# Written task
Begin at the line that contains "obj.data.transform(world)", stop after the line that contains "flatFacing = (0.5, 0.9)", and reproduce only that span, unaltered.

# Data extract
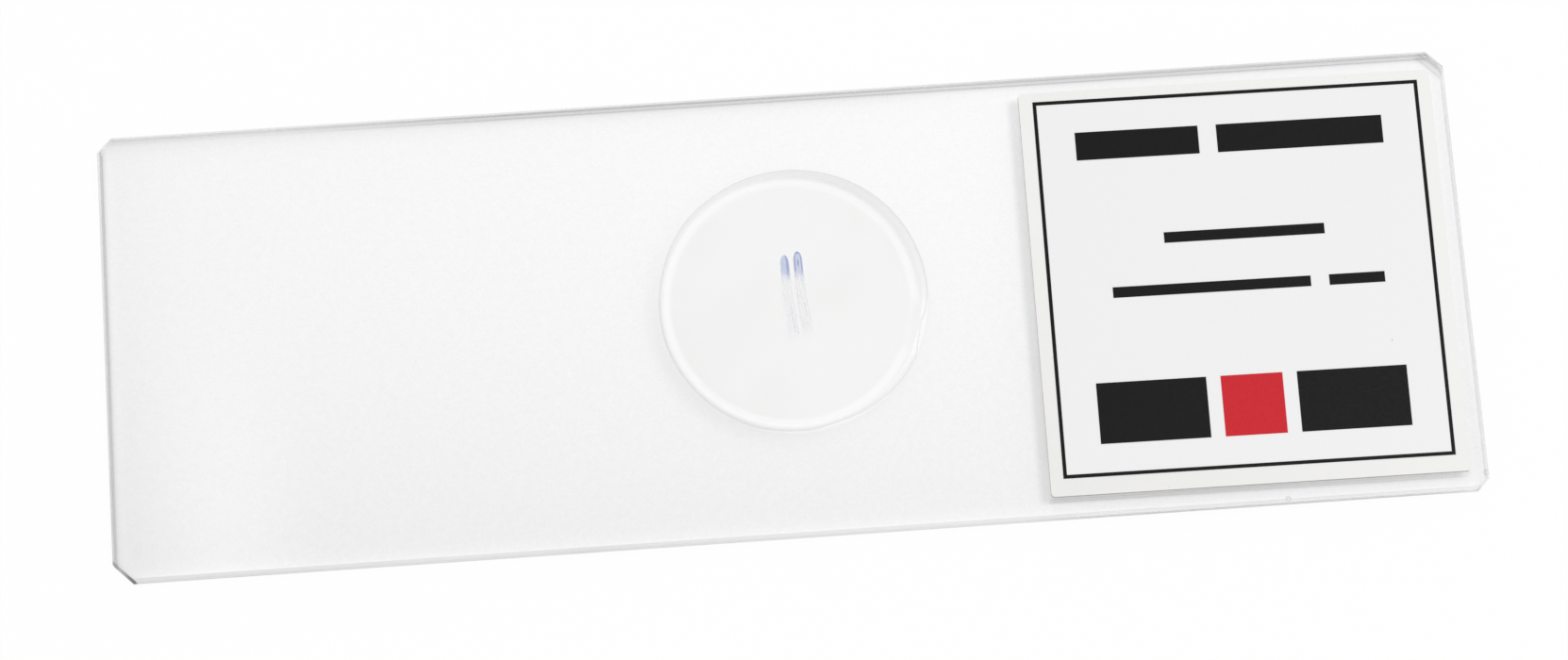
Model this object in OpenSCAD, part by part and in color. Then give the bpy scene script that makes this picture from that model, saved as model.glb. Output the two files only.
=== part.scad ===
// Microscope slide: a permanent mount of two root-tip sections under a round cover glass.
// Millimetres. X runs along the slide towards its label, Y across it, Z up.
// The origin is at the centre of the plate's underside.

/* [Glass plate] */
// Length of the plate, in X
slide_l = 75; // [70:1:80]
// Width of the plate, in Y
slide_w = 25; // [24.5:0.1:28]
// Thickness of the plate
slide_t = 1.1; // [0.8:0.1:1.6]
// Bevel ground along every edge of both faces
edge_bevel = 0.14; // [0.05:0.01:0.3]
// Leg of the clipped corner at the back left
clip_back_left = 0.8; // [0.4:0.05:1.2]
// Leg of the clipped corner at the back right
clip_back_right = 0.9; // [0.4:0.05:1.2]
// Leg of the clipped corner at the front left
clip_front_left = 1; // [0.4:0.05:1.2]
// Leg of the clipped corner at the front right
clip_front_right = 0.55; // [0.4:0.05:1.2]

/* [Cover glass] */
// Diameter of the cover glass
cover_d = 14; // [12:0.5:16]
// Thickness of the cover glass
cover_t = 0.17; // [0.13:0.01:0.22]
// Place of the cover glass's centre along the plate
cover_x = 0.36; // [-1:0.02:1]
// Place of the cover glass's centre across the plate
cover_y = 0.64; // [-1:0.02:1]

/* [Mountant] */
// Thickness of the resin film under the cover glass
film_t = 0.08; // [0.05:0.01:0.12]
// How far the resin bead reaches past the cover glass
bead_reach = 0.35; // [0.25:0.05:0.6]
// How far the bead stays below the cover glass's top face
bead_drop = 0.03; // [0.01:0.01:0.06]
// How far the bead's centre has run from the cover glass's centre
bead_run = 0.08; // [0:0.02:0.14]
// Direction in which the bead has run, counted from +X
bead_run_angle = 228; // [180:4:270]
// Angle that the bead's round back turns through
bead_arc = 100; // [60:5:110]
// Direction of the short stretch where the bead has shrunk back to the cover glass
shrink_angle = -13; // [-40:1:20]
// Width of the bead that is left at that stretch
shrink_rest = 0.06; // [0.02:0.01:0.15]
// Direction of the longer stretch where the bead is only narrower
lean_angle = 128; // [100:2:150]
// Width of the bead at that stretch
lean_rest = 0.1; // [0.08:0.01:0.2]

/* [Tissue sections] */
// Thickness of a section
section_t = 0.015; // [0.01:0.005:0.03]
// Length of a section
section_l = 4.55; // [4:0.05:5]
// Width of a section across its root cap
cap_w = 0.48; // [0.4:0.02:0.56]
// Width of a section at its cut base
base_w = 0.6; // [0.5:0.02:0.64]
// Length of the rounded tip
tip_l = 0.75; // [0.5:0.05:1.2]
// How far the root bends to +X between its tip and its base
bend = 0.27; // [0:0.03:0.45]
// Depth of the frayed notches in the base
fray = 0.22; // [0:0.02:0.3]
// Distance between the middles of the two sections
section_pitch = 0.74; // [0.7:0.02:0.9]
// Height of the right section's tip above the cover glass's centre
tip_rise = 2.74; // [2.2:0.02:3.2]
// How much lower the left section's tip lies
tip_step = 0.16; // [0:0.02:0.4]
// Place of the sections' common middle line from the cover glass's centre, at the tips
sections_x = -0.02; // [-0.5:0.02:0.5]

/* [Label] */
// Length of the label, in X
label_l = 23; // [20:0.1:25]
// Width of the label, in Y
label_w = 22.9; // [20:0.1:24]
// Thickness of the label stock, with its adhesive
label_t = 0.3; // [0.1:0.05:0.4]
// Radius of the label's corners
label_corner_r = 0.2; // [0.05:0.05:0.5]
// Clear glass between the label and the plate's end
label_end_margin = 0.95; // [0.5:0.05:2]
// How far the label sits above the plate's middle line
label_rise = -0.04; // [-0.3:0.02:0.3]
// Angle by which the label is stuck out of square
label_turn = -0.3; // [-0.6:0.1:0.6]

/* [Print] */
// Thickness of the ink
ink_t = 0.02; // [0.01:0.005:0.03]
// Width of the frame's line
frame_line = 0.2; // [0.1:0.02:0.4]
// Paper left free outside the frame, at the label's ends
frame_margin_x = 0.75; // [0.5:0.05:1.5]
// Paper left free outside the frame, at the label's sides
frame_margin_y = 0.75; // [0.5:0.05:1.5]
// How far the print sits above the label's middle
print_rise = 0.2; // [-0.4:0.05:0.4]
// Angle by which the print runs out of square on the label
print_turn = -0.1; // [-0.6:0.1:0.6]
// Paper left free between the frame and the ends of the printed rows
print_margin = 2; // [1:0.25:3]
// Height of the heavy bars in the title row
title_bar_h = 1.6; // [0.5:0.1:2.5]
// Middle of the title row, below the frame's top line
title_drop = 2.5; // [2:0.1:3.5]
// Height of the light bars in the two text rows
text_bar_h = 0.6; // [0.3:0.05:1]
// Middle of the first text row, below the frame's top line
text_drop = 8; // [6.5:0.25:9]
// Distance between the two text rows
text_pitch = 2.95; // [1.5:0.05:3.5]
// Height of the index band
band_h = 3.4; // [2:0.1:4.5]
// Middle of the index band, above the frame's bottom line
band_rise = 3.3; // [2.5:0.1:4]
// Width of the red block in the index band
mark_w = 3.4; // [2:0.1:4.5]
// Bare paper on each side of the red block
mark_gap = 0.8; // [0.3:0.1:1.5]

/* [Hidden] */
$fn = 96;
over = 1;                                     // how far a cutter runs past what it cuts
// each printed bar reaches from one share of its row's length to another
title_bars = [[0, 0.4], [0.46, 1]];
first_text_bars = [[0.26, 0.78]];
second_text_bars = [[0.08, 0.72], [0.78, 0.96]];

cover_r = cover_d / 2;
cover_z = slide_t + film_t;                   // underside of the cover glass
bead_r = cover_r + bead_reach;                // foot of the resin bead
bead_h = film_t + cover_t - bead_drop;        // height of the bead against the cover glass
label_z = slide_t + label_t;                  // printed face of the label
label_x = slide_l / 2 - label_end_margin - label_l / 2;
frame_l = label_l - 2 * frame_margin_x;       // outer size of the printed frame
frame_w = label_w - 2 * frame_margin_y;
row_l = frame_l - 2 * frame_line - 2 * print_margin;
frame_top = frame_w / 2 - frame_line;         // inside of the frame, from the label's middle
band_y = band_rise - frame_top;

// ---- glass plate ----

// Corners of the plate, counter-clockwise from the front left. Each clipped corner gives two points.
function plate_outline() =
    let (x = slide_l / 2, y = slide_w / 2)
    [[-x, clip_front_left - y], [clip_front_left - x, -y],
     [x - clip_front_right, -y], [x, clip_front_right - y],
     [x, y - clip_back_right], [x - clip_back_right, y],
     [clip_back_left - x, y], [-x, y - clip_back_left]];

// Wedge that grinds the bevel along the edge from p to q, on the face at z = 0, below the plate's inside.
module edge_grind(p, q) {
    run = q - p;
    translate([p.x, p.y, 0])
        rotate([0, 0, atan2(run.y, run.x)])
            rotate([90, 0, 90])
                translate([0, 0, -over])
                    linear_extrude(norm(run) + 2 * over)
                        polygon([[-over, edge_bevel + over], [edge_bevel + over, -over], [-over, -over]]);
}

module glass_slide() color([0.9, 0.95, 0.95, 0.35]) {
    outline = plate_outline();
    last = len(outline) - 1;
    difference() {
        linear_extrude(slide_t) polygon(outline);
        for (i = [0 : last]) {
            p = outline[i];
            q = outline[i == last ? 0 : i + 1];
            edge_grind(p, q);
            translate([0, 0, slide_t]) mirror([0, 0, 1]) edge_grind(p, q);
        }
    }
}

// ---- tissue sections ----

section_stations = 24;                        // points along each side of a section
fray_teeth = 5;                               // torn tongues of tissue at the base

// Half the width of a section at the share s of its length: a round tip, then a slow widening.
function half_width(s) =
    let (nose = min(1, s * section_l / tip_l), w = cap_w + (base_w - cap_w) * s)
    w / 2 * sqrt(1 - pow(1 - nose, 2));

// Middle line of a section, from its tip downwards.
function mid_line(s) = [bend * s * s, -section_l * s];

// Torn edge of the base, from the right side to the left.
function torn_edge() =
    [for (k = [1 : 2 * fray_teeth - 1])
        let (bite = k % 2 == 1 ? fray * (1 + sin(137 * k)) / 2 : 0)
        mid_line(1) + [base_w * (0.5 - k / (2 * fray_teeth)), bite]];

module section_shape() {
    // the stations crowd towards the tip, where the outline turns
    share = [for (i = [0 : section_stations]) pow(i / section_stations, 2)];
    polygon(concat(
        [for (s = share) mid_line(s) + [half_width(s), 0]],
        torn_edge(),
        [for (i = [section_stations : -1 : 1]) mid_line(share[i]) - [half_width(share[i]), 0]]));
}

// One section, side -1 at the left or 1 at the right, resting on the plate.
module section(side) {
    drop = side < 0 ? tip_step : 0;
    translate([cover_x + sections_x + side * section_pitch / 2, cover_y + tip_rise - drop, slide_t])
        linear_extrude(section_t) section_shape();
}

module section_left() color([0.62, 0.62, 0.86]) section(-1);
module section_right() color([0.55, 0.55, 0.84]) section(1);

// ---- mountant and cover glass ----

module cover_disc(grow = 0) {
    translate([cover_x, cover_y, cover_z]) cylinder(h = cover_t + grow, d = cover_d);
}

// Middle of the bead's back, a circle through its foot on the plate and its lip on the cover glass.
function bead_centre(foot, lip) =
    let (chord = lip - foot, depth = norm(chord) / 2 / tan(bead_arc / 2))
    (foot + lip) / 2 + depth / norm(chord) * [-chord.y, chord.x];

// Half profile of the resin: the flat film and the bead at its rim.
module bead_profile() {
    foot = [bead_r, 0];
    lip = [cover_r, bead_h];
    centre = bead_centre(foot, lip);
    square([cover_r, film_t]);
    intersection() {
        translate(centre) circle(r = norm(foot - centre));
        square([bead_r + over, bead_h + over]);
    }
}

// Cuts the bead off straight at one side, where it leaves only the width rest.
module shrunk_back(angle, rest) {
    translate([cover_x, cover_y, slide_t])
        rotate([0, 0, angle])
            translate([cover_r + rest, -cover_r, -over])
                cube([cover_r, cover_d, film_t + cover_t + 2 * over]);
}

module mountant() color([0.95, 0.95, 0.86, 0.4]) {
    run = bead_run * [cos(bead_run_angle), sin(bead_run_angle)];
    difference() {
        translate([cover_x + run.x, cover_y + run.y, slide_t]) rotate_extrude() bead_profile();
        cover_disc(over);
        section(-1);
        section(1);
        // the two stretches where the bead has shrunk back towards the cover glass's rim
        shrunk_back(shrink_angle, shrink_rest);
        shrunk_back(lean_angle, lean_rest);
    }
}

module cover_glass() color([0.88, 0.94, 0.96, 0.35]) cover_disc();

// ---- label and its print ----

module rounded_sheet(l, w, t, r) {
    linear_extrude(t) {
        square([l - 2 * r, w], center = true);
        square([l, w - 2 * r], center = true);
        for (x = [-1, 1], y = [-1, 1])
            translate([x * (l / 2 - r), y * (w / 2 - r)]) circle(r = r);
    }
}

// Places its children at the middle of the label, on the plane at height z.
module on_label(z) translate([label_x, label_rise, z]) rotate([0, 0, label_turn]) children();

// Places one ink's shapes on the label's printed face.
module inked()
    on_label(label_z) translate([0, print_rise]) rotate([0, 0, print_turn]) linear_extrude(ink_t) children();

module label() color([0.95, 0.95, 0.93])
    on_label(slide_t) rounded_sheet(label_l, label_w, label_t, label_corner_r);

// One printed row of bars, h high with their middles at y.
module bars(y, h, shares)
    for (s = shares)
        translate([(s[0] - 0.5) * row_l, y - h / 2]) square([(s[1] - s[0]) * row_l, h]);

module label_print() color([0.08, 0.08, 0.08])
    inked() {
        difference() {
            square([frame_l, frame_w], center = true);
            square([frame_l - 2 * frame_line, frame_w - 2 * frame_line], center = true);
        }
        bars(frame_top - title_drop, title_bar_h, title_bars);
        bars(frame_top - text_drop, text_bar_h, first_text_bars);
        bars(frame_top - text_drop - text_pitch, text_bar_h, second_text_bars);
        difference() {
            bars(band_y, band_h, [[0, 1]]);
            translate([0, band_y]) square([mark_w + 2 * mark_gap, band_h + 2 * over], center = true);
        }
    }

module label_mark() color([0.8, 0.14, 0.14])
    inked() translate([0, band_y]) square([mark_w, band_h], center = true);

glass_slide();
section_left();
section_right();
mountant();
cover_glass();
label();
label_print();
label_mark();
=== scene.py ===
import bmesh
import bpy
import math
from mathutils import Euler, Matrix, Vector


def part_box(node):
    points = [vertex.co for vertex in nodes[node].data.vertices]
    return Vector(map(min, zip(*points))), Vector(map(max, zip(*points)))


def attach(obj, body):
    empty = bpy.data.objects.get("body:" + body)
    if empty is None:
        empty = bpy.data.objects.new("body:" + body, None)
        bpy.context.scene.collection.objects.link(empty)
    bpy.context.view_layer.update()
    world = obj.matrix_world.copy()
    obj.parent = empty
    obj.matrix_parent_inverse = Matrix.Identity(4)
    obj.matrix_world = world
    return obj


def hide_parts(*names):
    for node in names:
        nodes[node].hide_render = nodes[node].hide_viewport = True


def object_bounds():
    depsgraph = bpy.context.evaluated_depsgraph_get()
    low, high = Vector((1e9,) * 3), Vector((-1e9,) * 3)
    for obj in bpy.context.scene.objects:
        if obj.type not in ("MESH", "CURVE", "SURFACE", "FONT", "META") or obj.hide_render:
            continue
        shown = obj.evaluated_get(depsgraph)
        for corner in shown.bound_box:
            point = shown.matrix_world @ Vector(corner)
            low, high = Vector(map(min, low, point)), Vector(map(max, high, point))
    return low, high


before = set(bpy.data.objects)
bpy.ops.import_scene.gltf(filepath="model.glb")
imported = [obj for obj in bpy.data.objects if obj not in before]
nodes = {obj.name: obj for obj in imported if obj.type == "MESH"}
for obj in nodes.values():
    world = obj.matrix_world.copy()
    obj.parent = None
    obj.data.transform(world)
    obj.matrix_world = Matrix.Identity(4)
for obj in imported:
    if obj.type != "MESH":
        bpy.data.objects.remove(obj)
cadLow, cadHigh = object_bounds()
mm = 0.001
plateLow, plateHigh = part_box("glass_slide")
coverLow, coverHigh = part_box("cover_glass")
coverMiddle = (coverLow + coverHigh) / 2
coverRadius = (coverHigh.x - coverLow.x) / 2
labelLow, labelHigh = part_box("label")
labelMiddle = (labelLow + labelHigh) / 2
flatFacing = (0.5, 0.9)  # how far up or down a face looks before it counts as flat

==

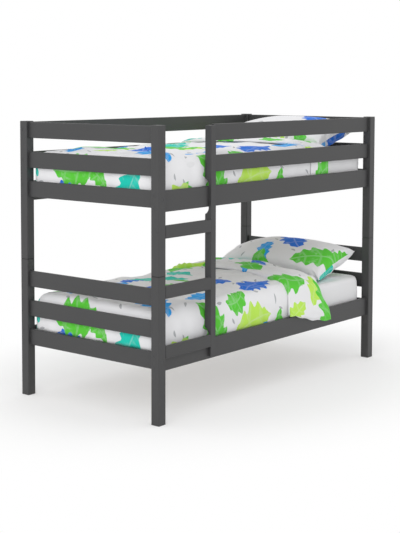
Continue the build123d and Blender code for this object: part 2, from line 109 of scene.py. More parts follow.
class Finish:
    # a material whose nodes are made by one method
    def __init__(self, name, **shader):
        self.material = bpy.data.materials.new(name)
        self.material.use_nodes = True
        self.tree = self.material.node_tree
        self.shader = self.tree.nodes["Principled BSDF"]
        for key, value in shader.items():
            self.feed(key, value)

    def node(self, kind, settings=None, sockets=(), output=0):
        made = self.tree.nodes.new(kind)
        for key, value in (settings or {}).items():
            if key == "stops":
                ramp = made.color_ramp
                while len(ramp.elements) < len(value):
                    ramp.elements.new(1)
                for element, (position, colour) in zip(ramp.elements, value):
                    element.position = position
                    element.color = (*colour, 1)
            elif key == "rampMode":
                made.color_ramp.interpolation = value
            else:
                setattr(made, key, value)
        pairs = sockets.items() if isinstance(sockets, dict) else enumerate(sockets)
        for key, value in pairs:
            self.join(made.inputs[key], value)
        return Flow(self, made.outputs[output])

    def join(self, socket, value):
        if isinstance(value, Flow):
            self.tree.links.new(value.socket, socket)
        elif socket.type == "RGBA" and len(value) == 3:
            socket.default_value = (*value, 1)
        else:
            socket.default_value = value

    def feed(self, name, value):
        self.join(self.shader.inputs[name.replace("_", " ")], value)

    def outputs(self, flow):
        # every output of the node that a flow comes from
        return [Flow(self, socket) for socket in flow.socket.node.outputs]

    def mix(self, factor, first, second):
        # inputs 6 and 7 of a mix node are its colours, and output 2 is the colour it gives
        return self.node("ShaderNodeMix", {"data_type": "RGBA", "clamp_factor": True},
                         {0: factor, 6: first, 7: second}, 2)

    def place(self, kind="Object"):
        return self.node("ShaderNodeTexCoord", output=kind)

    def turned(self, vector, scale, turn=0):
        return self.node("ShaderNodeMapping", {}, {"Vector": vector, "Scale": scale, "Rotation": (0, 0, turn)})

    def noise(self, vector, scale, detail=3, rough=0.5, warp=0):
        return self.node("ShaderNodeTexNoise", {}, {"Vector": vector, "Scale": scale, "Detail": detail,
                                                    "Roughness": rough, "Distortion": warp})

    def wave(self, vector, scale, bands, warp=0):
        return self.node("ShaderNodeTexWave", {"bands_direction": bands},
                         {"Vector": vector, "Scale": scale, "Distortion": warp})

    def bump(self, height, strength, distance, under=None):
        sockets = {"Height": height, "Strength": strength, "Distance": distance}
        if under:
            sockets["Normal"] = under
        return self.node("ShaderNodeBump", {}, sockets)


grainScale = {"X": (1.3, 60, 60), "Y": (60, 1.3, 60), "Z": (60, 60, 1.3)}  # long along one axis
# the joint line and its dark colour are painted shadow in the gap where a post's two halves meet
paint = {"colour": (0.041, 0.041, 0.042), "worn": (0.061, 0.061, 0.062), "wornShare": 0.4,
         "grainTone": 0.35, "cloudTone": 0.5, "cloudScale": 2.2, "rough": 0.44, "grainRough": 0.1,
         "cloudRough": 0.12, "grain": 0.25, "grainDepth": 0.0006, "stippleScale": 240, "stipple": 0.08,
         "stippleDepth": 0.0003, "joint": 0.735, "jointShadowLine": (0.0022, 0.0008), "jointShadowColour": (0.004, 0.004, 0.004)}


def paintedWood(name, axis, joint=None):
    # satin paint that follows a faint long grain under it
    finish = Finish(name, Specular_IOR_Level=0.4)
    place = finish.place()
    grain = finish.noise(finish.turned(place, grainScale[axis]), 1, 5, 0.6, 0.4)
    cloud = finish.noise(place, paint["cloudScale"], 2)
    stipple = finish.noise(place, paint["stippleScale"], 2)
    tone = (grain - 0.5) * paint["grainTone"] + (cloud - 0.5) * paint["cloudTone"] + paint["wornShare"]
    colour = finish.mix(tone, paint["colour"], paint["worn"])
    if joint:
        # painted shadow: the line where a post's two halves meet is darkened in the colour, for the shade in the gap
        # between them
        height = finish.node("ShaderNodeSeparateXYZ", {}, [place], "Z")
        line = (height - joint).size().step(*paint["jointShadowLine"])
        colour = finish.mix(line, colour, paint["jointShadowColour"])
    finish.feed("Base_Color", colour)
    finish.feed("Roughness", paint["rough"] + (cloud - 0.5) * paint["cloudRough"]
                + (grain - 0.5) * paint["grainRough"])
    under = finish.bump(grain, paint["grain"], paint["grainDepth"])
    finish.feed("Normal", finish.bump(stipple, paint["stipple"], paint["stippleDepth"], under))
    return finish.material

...

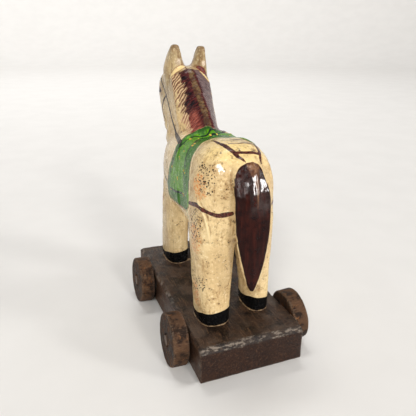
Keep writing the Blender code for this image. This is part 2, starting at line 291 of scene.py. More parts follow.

# Worked answer
    obj.data.transform(world)
    obj.matrix_world = Matrix.Identity(4)
for obj in imported:
    if obj.type != "MESH":
        bpy.data.objects.remove(obj)
cadLow, cadHigh = object_bounds()
mm = 0.001
plateLow, plateHigh = part_box("glass_slide")
coverLow, coverHigh = part_box("cover_glass")
coverMiddle = (coverLow + coverHigh) / 2
coverRadius = (coverHigh.x - coverLow.x) / 2
labelLow, labelHigh = part_box("label")
labelMiddle = (labelLow + labelHigh) / 2
flatFacing = (0.5, 0.9)  # how far up or down a face looks before it counts as flat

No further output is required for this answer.